# Material
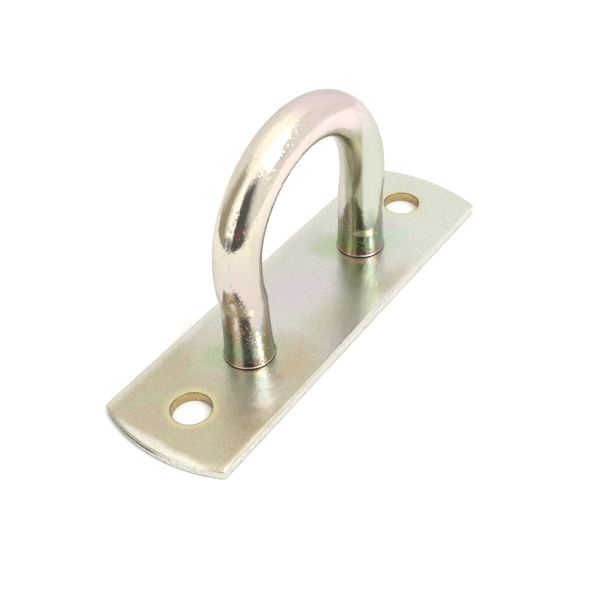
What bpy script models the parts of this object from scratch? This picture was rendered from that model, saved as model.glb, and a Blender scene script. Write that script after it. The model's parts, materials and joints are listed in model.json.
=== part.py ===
"""Pad eye: a bent round bar standing on a flat screw-down plate.

The bar's two legs end in turned-down tenons that pass through the plate and are plug-welded
from the back. Around each leg, where it meets the plate, lies a thin ring of upset metal.

Frame: the origin is the centre of the plate's back face, X runs along the plate and Z points
away from the surface that the plate is screwed to. All lengths are in metres.
"""

from math import acos, atan2, cos, pi, radians, sin

import bmesh
import bpy

MM = 0.001
FIT_GAP = 0.3 * MM                  # space kept between neighbouring pieces

# Base plate
PLATE_LENGTH = 90.0 * MM
PLATE_WIDTH = 26.5 * MM
PLATE_THICKNESS = 2.1 * MM
END_BULGE = 3.0 * MM                # how far each end arc stands out from its corners
CORNER_ROUNDING = 0.6 * MM
EDGE_ROLL = 0.45 * MM               # rounding of the upper edge, left by the blanking die
END_SEGMENTS = 20

# Screw holes
SCREW_SPACING = 69.0 * MM
SCREW_HOLE_RADIUS = 3.6 * MM

# Bow
BAR_RADIUS = 4.15 * MM              # round the top of the bow, where bending has drawn the bar thinner
LEG_RADIUS = 4.3 * MM
LEG_SPACING = 37.0 * MM             # between the centrelines of the two legs
ARCH_RADIUS = 19.3 * MM             # centreline of the top of the bow
ARCH_CENTRE_Z = 20.2 * MM
WAIST_RADIUS = 10.0 * MM            # centreline of the outward bend above each leg
THINNING_ANGLE = radians(40)        # of the arch, over which the leg's radius becomes the bar's
ARCH_SEGMENTS = 44
WAIST_SEGMENTS = 4
BAR_SIDES = 28

# Feet of the bow
FOOT_RADIUS = 4.65 * MM             # the leg is upset at its foot
FOOT_TOP_Z = 13.0 * MM              # the swelling ends here
TENON_RADIUS = 3.2 * MM
TENON_CHAMFER = 0.3 * MM

# Foot rings
RING_OUTER_RADIUS = 4.8 * MM
RING_HEIGHT = 0.5 * MM
RING_SIDES = 40

# Back welds
WELD_THICKNESS = 0.5 * MM
COUNTERSINK_RADIUS = 4.9 * MM       # at the back face of the plate
COUNTERSINK_DEPTH = 1.1 * MM

# Heights and radii that follow from the sizes above
LEG_X = LEG_SPACING / 2
LEG_HOLE_RADIUS = TENON_RADIUS + FIT_GAP
RING_BOTTOM_Z = PLATE_THICKNESS + FIT_GAP
SHOULDER_Z = RING_BOTTOM_Z + RING_HEIGHT + FIT_GAP
TENON_END_Z = WELD_THICKNESS + FIT_GAP


def clear_scene():
    for thing in list(bpy.data.objects):
        bpy.data.objects.remove(thing, do_unlink=True)


def metal(name, colour, roughness):
    material = bpy.data.materials.new(name)
    material.use_nodes = True
    shader = material.node_tree.nodes["Principled BSDF"]
    shader.inputs["Base Color"].default_value = (*colour, 1.0)
    shader.inputs["Metallic"].default_value = 1.0
    shader.inputs["Roughness"].default_value = roughness
    return material


def finished_mesh(name, bm):
    """Turn a closed bmesh into a mesh whose faces point outwards, with only its flat ends left flat."""
    bmesh.ops.recalc_face_normals(bm, faces=bm.faces)
    for face in bm.faces:
        face.smooth = abs(face.normal.z) < 0.999
    mesh = bpy.data.meshes.new(name)
    bm.to_mesh(mesh)
    bm.free()
    mesh.set_sharp_from_angle(angle=radians(35))
    return mesh


def add_part(name, mesh, parent, material=None, location=(0.0, 0.0, 0.0)):
    part = bpy.data.objects.new(name, mesh)
    part.parent = parent
    part.location = location
    if material:
        mesh.materials.clear()
        mesh.materials.append(material)
    bpy.context.scene.collection.objects.link(part)
    return part


def add_cutter(name, mesh, parent, location):
    cutter = add_part(name, mesh, parent, location=location)
    cutter.hide_render = True
    cutter.display_type = "WIRE"
    return cutter


def turned_mesh(name, profile, sides):
    """Turn a closed (radius, z) profile, which stays clear of the axis, about Z."""
    bm = bmesh.new()
    corners = [bm.verts.new((radius, 0.0, z)) for radius, z in profile]
    loop = [bm.edges.new((corners[i - 1], corners[i])) for i in range(len(corners))]
    bmesh.ops.spin(
        bm,
        geom=corners + loop,
        cent=(0.0, 0.0, 0.0),
        axis=(0.0, 0.0, 1.0),
        angle=2 * pi,
        steps=sides,
        use_merge=True,
    )
    bmesh.ops.remove_doubles(bm, verts=bm.verts, dist=0.001 * MM)
    return finished_mesh(name, bm)


def stacked_discs_mesh(name, profile, sides):
    """A solid turned body on Z, from (radius, z) pairs listed upwards."""
    bm = bmesh.new()
    lower = None
    for radius, z in profile:
        ring = []
        for i in range(sides):
            angle = 2 * pi * i / sides
            ring.append(bm.verts.new((radius * cos(angle), radius * sin(angle), z)))
        if lower is None:
            bm.faces.new(ring)
        else:
            join_rings(bm, lower, ring)
        lower = ring
    bm.faces.new(lower)
    return finished_mesh(name, bm)


def join_rings(bm, first, second):
    for i in range(len(first)):
        bm.faces.new((first[i - 1], first[i], second[i], second[i - 1]))


def plate_outline():
    """Outline of the plate seen from above: straight sides and an arc at each end."""
    half_width = PLATE_WIDTH / 2
    end_radius = (half_width ** 2 + END_BULGE ** 2) / (2 * END_BULGE)
    half_angle = atan2(half_width, end_radius - END_BULGE)
    points = []
    for side in (1, -1):
        centre_x = side * (PLATE_LENGTH / 2 - end_radius)
        for i in range(END_SEGMENTS + 1):
            angle = half_angle * (2 * i / END_SEGMENTS - 1)
            points.append((centre_x + side * end_radius * cos(angle), side * end_radius * sin(angle)))
    return points


def blank_mesh():
    """The blanked plate before its holes: rounded corners and a rolled upper edge."""
    bm = bmesh.new()
    outline = [bm.verts.new((x, y, 0.0)) for x, y in plate_outline()]
    face = bm.faces.new(outline)
    raised = bmesh.ops.extrude_face_region(bm, geom=[face])["geom"]
    top_verts = [item for item in raised if isinstance(item, bmesh.types.BMVert)]
    bmesh.ops.translate(bm, verts=top_verts, vec=(0.0, 0.0, PLATE_THICKNESS))

    corner_x = PLATE_LENGTH / 2 - END_BULGE
    corner_edges = []
    for edge in bm.edges:
        upright = abs(edge.verts[0].co.z - edge.verts[1].co.z) > PLATE_THICKNESS / 2
        at_corner = abs(abs(edge.verts[0].co.x) - corner_x) < 0.01 * MM
        if upright and at_corner:
            corner_edges.append(edge)
    bmesh.ops.bevel(bm, geom=corner_edges, offset=CORNER_ROUNDING, segments=3, profile=0.5, affect="EDGES")

    top_edges = [edge for edge in bm.edges if min(vert.co.z for vert in edge.verts) > PLATE_THICKNESS / 2]
    bmesh.ops.bevel(bm, geom=top_edges, offset=EDGE_ROLL, segments=3, profile=0.5, affect="EDGES")
    return finished_mesh("base_plate", bm)


def build_base_plate(parent, material):
    """The plate: two plain screw holes and two leg holes countersunk from the back."""
    plate = add_part("base_plate", blank_mesh(), parent, material)
    below = -1.0 * MM
    above = PLATE_THICKNESS + 1.0 * MM
    screw_hole = stacked_discs_mesh(
        "screw_hole_cutter",
        [(SCREW_HOLE_RADIUS, below), (SCREW_HOLE_RADIUS, above)],
        RING_SIDES,
    )
    leg_hole = stacked_discs_mesh(
        "leg_hole_cutter",
        [
            (COUNTERSINK_RADIUS, below),
            (COUNTERSINK_RADIUS, 0.0),
            (LEG_HOLE_RADIUS, COUNTERSINK_DEPTH),
            (LEG_HOLE_RADIUS, above),
        ],
        RING_SIDES,
    )
    for side, label in ((-1, "left"), (1, "right")):
        cutters = (
            add_cutter(f"screw_cutter_{label}", screw_hole, parent, (side * SCREW_SPACING / 2, 0.0, 0.0)),
            add_cutter(f"leg_cutter_{label}", leg_hole, parent, (side * LEG_X, 0.0, 0.0)),
        )
        for cutter in cutters:
            cut = plate.modifiers.new(cutter.name, "BOOLEAN")
            cut.operation = "DIFFERENCE"
            cut.solver = "EXACT"
            cut.object = cutter
    return plate


def left_leg_stations():
    """Stations of the left leg, from the tenon's end up: x, z, heading from the X axis, radius."""
    up = pi / 2
    heights = [
        (TENON_END_Z, TENON_RADIUS - TENON_CHAMFER),
        (TENON_END_Z + TENON_CHAMFER, TENON_RADIUS),
        (SHOULDER_Z, TENON_RADIUS),
        (SHOULDER_Z, FOOT_RADIUS),
    ]
    flare_steps = 4
    for i in range(1, flare_steps + 1):
        part = i / flare_steps
        z = SHOULDER_Z + (FOOT_TOP_Z - SHOULDER_Z) * part
        heights.append((z, LEG_RADIUS + (FOOT_RADIUS - LEG_RADIUS) * (1 - part) ** 2))
    return [(-LEG_X, z, up, radius) for z, radius in heights]


def bow_stations():
    """Stations along the whole bar: leg, waist bend, arch, waist bend, leg."""
    reach = ARCH_RADIUS + WAIST_RADIUS
    turn = acos((LEG_X + WAIST_RADIUS) / reach)
    waist_x = -(LEG_X + WAIST_RADIUS)
    waist_z = ARCH_CENTRE_Z - reach * sin(turn)
    stations = left_leg_stations()
    for i in range(WAIST_SEGMENTS):
        angle = turn * i / WAIST_SEGMENTS
        x = waist_x + WAIST_RADIUS * cos(angle)
        z = waist_z + WAIST_RADIUS * sin(angle)
        stations.append((x, z, pi / 2 + angle, LEG_RADIUS))
    half_arch = ARCH_SEGMENTS // 2
    for i in range(half_arch):
        bent = (pi / 2 + turn) * i / half_arch
        angle = pi + turn - bent
        x = ARCH_RADIUS * cos(angle)
        z = ARCH_CENTRE_Z + ARCH_RADIUS * sin(angle)
        thick = max(0.0, 1 - bent / THINNING_ANGLE)
        stations.append((x, z, angle - pi / 2, BAR_RADIUS + (LEG_RADIUS - BAR_RADIUS) * thick))
    crown = (0.0, ARCH_CENTRE_Z + ARCH_RADIUS, 0.0, BAR_RADIUS)
    mirrored = [(-x, z, -heading, radius) for x, z, heading, radius in reversed(stations)]
    return stations + [crown] + mirrored


def bow_mesh():
    """Sweep a circle along the bar's stations, which all lie in the XZ plane."""
    bm = bmesh.new()
    previous = None
    for x, z, heading, radius in bow_stations():
        ring = []
        for i in range(BAR_SIDES):
            angle = 2 * pi * i / BAR_SIDES
            across = radius * cos(angle)
            ring.append(
                bm.verts.new((x - across * sin(heading), radius * sin(angle), z + across * cos(heading)))
            )
        if previous is None:
            bm.faces.new(ring)
        else:
            join_rings(bm, previous, ring)
        previous = ring
    bm.faces.new(previous)
    return finished_mesh("bow", bm)


def foot_ring_mesh():
    """A thin ring with a rounded outer lip, lying between the leg's shoulder and the plate."""
    inner = LEG_HOLE_RADIUS
    lip = RING_HEIGHT / 2
    profile = [(inner, 0.0)]
    lip_steps = 4
    for i in range(lip_steps + 1):
        angle = pi * i / lip_steps - pi / 2
        profile.append((RING_OUTER_RADIUS - lip + lip * cos(angle), lip + lip * sin(angle)))
    profile.append((inner, RING_HEIGHT))
    return turned_mesh("foot_ring", profile, RING_SIDES)


def back_weld_mesh():
    """The plug weld that fills the countersink, ground flush with the back face."""
    slope = (COUNTERSINK_RADIUS - LEG_HOLE_RADIUS) / COUNTERSINK_DEPTH
    face_radius = COUNTERSINK_RADIUS - FIT_GAP * (1 + slope)
    inner_radius = face_radius - slope * WELD_THICKNESS
    return stacked_discs_mesh(
        "back_weld",
        [(face_radius, 0.0), (inner_radius, WELD_THICKNESS)],
        RING_SIDES,
    )


def build_pad_eye():
    clear_scene()
    root = bpy.data.objects.new("pad_eye", None)
    bpy.context.scene.collection.objects.link(root)

    build_base_plate(root, metal("zinc_plate", (0.66, 0.62, 0.50), 0.38))
    add_part("bow", bow_mesh(), root, metal("zinc_bar", (0.76, 0.70, 0.64), 0.24))

    ring_mesh = foot_ring_mesh()
    weld_mesh = back_weld_mesh()
    ring_metal = metal("upset_ring", (0.72, 0.58, 0.54), 0.30)
    weld_metal = metal("weld_bead", (0.56, 0.53, 0.45), 0.45)
    for side, label in ((-1, "left"), (1, "right")):
        add_part(f"foot_ring_{label}", ring_mesh, root, ring_metal, (side * LEG_X, 0.0, RING_BOTTOM_Z))
        add_part(f"back_weld_{label}", weld_mesh, root, weld_metal, (side * LEG_X, 0.0, 0.0))


build_pad_eye()
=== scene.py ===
"""Studio scene of the pad eye.

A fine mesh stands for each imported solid, with procedural zinc and chromate finishes. Lengths are
in metres in the row frame. The finishes work in millimetres. "Left" and the near end are at -X,
"right" and the far end at +X, and side is -1 or 1 for them.
"""

import json
from math import acos, asin, cos, degrees, hypot, pi, radians, sin, sqrt
from types import SimpleNamespace

import bmesh
import bpy
from mathutils import Euler, Matrix, Vector, noise
from mathutils.geometry import delaunay_2d_cdt


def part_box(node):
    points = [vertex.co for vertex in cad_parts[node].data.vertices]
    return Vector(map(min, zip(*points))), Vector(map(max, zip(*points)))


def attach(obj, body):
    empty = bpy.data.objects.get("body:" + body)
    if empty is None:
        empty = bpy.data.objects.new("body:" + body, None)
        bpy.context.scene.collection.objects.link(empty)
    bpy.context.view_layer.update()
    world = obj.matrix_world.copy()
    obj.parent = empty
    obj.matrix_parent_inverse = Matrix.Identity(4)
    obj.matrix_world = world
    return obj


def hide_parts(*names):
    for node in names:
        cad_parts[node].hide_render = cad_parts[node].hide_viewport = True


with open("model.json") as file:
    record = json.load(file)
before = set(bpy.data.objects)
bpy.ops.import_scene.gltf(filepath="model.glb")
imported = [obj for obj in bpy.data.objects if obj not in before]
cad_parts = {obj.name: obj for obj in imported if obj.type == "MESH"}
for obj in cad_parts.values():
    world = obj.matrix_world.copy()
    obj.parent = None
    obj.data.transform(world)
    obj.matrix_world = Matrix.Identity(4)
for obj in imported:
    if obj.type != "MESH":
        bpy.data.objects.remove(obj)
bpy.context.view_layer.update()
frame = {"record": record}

MM = 0.001
SIDES = {"left": -1, "right": 1}

# ---------------------------------------------------------------- sizes read from the frame
PLATE_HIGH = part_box("base_plate")[1]
HALF_LENGTH = PLATE_HIGH[0]
HALF_WIDTH = PLATE_HIGH[1]
PLATE_TOP = PLATE_HIGH[2]

BOW_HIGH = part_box("bow")[1]
FOOT_RADIUS = BOW_HIGH[1]
BAR_RADIUS = 4.15 * MM                   # round the top of the arch
LEG_RADIUS = {-1: 4.22 * MM, 1: 4.38 * MM}
LEG_LEAN = {-1: 0.32 * MM, 1: 0.0}       # how far each leg stands in from its hole's centre
ARCH_RADIUS = 19.3 * MM
ARCH_CENTRE_Z = BOW_HIGH[2] - BAR_RADIUS - ARCH_RADIUS
THINNING_RUN = 20.0 * MM                 # along the arch, from the leg's radius to the bar's
WAIST_RADIUS = 10.0 * MM
FOOT_TOP_Z = 13.0 * MM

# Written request
Within the listing above, locate the line containing "ring_mesh = foot_ring_mesh()" and the line containing "points = [vertex.co". Reproduce those two lines and all lines between them exactly, with nothing added.

# Exercise solution
    ring_mesh = foot_ring_mesh()
    weld_mesh = back_weld_mesh()
    ring_metal = metal("upset_ring", (0.72, 0.58, 0.54), 0.30)
    weld_metal = metal("weld_bead", (0.56, 0.53, 0.45), 0.45)
    for side, label in ((-1, "left"), (1, "right")):
        add_part(f"foot_ring_{label}", ring_mesh, root, ring_metal, (side * LEG_X, 0.0, RING_BOTTOM_Z))
        add_part(f"back_weld_{label}", weld_mesh, root, weld_metal, (side * LEG_X, 0.0, 0.0))


build_pad_eye()
=== scene.py ===
"""Studio scene of the pad eye.

A fine mesh stands for each imported solid, with procedural zinc and chromate finishes. Lengths are
in metres in the row frame. The finishes work in millimetres. "Left" and the near end are at -X,
"right" and the far end at +X, and side is -1 or 1 for them.
"""

import json
from math import acos, asin, cos, degrees, hypot, pi, radians, sin, sqrt
from types import SimpleNamespace

import bmesh
import bpy
from mathutils import Euler, Matrix, Vector, noise
from mathutils.geometry import delaunay_2d_cdt


def part_box(node):
    points = [vertex.co for vertex in cad_parts[node].data.vertices]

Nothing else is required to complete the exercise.